The event, coordinated by Kathryn Hollar, Director of Community Engagement and Diversity Outreach at the Harvard John A. Paulson School of Engineering and Applied Sciences (SEAS), along with GPA faculty members, exposed middle school students to the engineering design process. The cross-disciplinary project also provided an opportunity for these young thinkers to be mentored by Harvard engineering concentrators.
The impetus for the project was a new curricular unit based on Linda Sue Park’s novel “A Long Walk to Water,” explained seventh-grade teacher Katherine Atkins Pattinson. The book’s two main story lines support the Water for South Sudan Foundation. Salva Dut is a Sudanese “lost boy” in search of his family, and Nya, is a girl who walks hours on end each day to retrieve drinking water.
“Students read these books that are so sad, but wonder ‘so then what?’ We decided to empower students to be the problem solvers, to aid in creation versus just applying skills,” Pattinson said.
The seventh graders read “A Long Walk to Water” in the fall and, at the start of the new semester, had the chance to choose teams and pick a client from the novel.

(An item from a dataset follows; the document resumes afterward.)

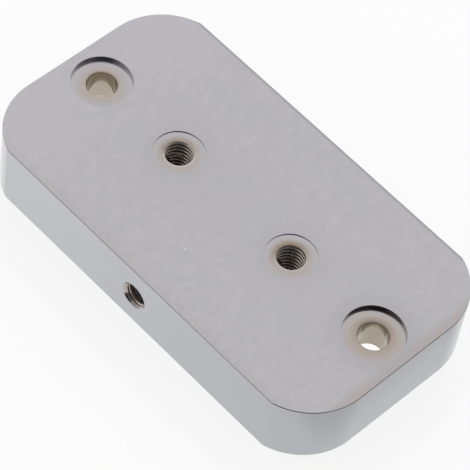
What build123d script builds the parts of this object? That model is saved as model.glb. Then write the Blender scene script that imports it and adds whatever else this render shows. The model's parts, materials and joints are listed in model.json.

They came up with ideas to help Salva in his travels or Nya to have clean water.
One group of students presented a water filtration system made with layers of charcoal, pebbles, and sand. During their presentation, they demonstrated the device by emptying a cup of dirty water into their system and pouring out clear water.
“You think charcoal is going to mess up the water, but it takes the contaminates out. This could help Nya and her village not get sick from the lake water,” explained seventh-grader Alex Arevalo.
Other novel ideas ranged from bug zappers to combat malaria, to many iterations on shoes made of recycled materials. One student group of girls constructed sandals made from used plastic water bottles, a group of boys, including Francisco Sosa, constructed a pair of sneakers from cardboard and foam that remarkably resembled Nike Jordans.
“The girl in the story gets hurt by thorns in her feet. We wanted to make a thick sole and we thought the shoes should be waterproof,” Sosa said.
When asked what he learned from the project, he responded, “It’s better working in a group than working alone.”
The project was also an opportunity for students to make new friends, Pattinson said. They chose their own teams, organizing based on skillset rather than social status, an important lesson for middle schoolers.
Throughout the evening, visitors to the Ed Portal could see the camaraderie in action. As Harvard engineering students reviewed and judged each group’s project, every seventh grader in the room lit up with the excitement of sharing their work and knowledge with other young people they look up to.
As the presentations wrapped up, Hollar took to the stage for a brief presentation on some related engineering projects SEAS students are working on around the globe. These include a collaborative program in Peru focusing on the impact of illegal mining in the Amazon Basin as well as an Engineers Without Borders implementation of a clean water piping system in Los Sanchez, Dominican Republic.
Hollar’s closing slide showed an artist’s rendering of Harvard’s Science and Engineering building in Allston, set to open in 2020, with a picture of Gardner Pilot Academy students superimposed through a window.
“In 2020, we’ll be looking for people like you all to come and work with us here,” she said.